To: cfimx who wrote (11601)12/16/2000 2:04:43 PM
From: Bob Rudd  Read Replies (1) | Respond to of 78502
 
<<i would put jny in the category of "cigar butt." besides, i'm not convinced "he" bought it. >>By "cigar butt," do you mean he bought it strictly because it was deeply undervalued, and would then sell it when it gets back to reasonable valuation without consideration of ongoing sustainable growth [As opposed to Coke, with strong consumer franchise, and presumably unlimited growth]? I tend to think the stable of fashion brands @ JNY would fit the 'consumer franchise' theme.
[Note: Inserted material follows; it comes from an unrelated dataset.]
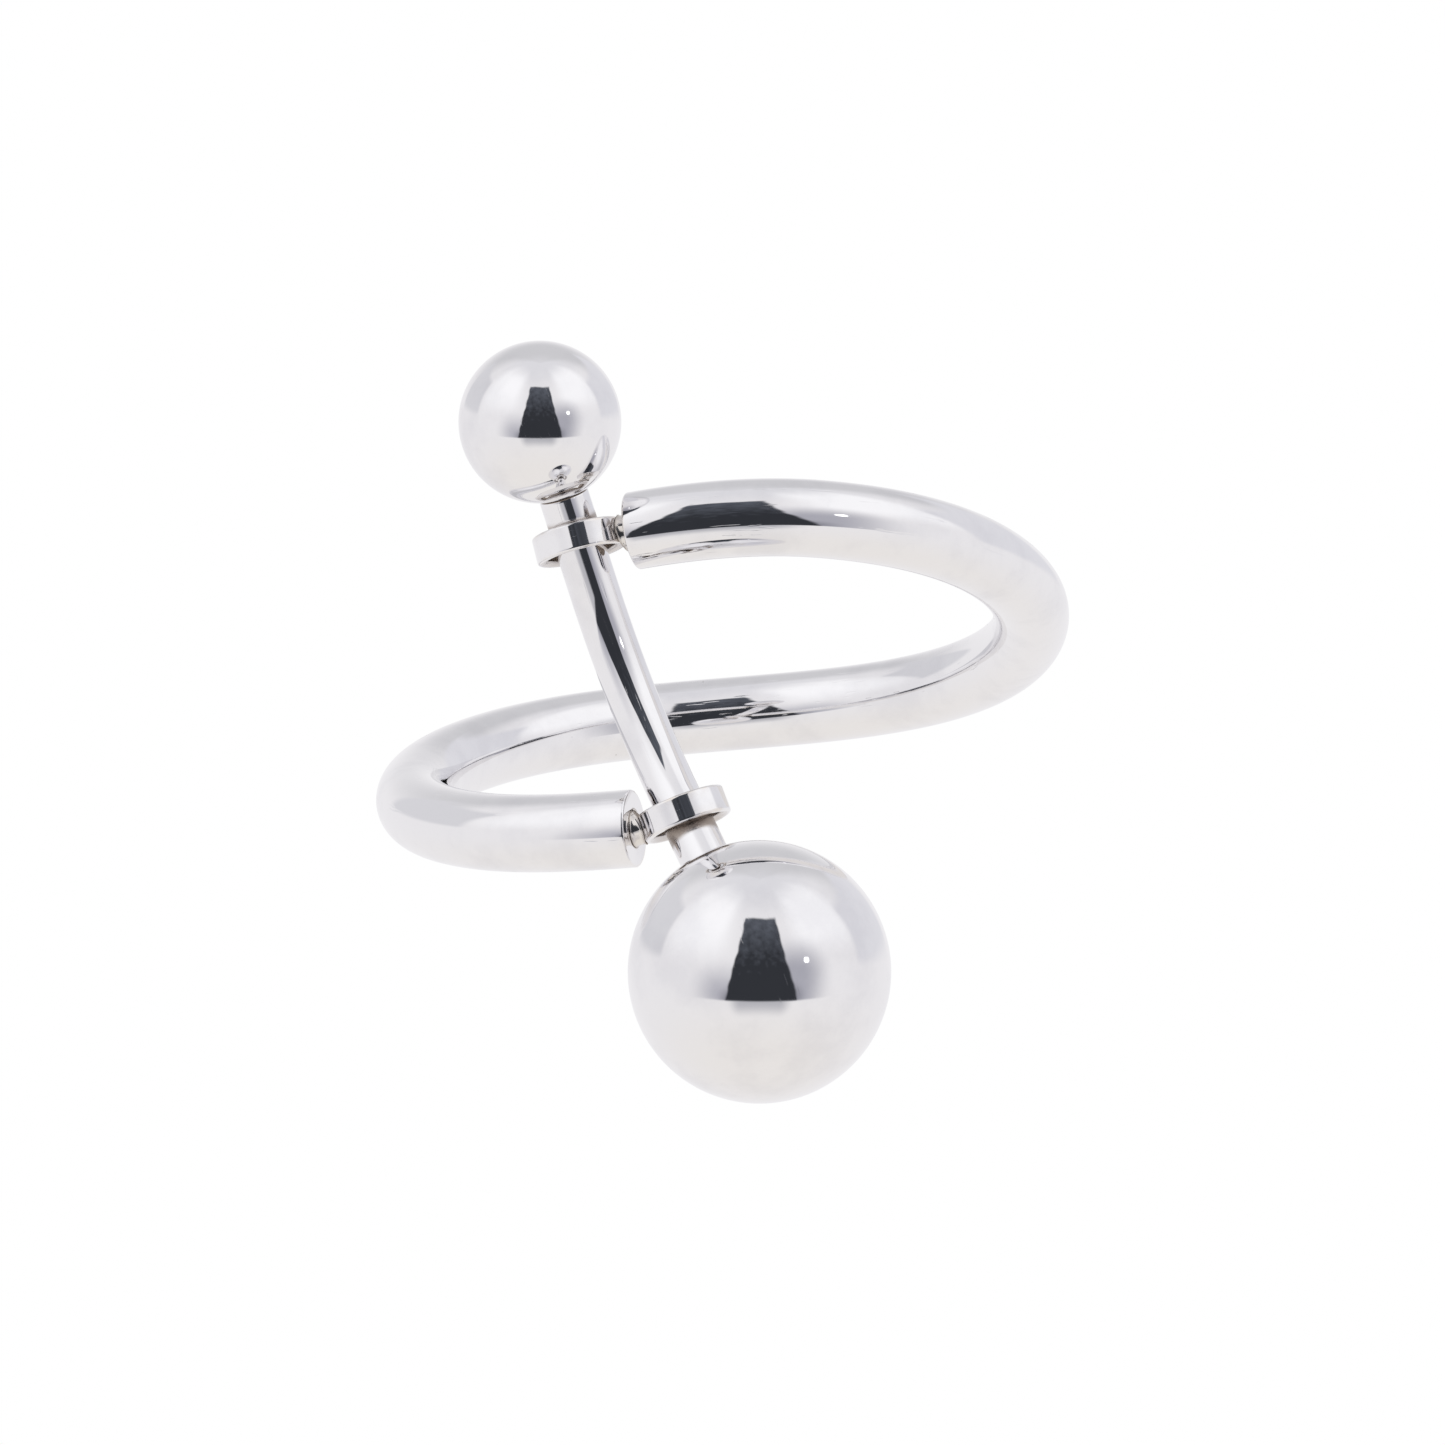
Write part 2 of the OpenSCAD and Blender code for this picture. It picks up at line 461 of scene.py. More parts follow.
# Drawn round wire, buffed along its length: lines that fray the edge of a dark reflection, slow waves.
BUFFED_WIRE = PlatedFinish(
    "plated_buffed_wire", "band_metal", hair_mm=(1.4, 0.12), hair_um=3.0, swell_um=1.7
)
# Slim drawn bar, polished end to end: finer and shallower lines than the band's, hardly any waves.
POLISHED_BAR = PlatedFinish(
    "plated_drawn_bar", "bar_metal", hair_mm=(2.0, 0.09), hair_um=2.0, swell_um=1.0
)
# Small ring turned on a lathe, then polished: short lines round the bore.
TURNED_EYELET = PlatedFinish(
    "plated_turned_eyelet", "eyelet_metal", hair_mm=(0.05, 1.2), swell_um=0.7, cloud_mm=1.2
)
# Silver solder that flowed and froze, brightened with a brush: warmer, duller and dimpled.
BRIGHTENED_SOLDER = PlatedFinish(
    "plated_silver_solder",
    "peg_metal",
    tint="E8E4DF",
    cloudy_tint="D9D2CA",
    roughness=0.09,
    swell_mm=0.35,
    swell_um=0.6,
)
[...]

The only problem, is predictability/sustainability - Coke has it, fashion doesn't. But if a diversified 'portfolio' of fashion brands are managed skillfully, and bought when out of favor and offering a decent margin of safety, they may offer a similar or even better risk reward than the more predictable product: quote.yahoo.com
<<i'm not convinced "he" bought it.>>I suspect he did, but your skepticism is well-founded. I bought OHI @26, early in it's jump on announcement of 'HIS' buy in April 99. Then I looked under the hood to see what 'HIS' wisdom had led me to. I found a collection of soon to be bankrupt nursing homes and sold immediately for a small loss. Later it came out that HE probably hadn't bought it at all. It's now changing hands under 4.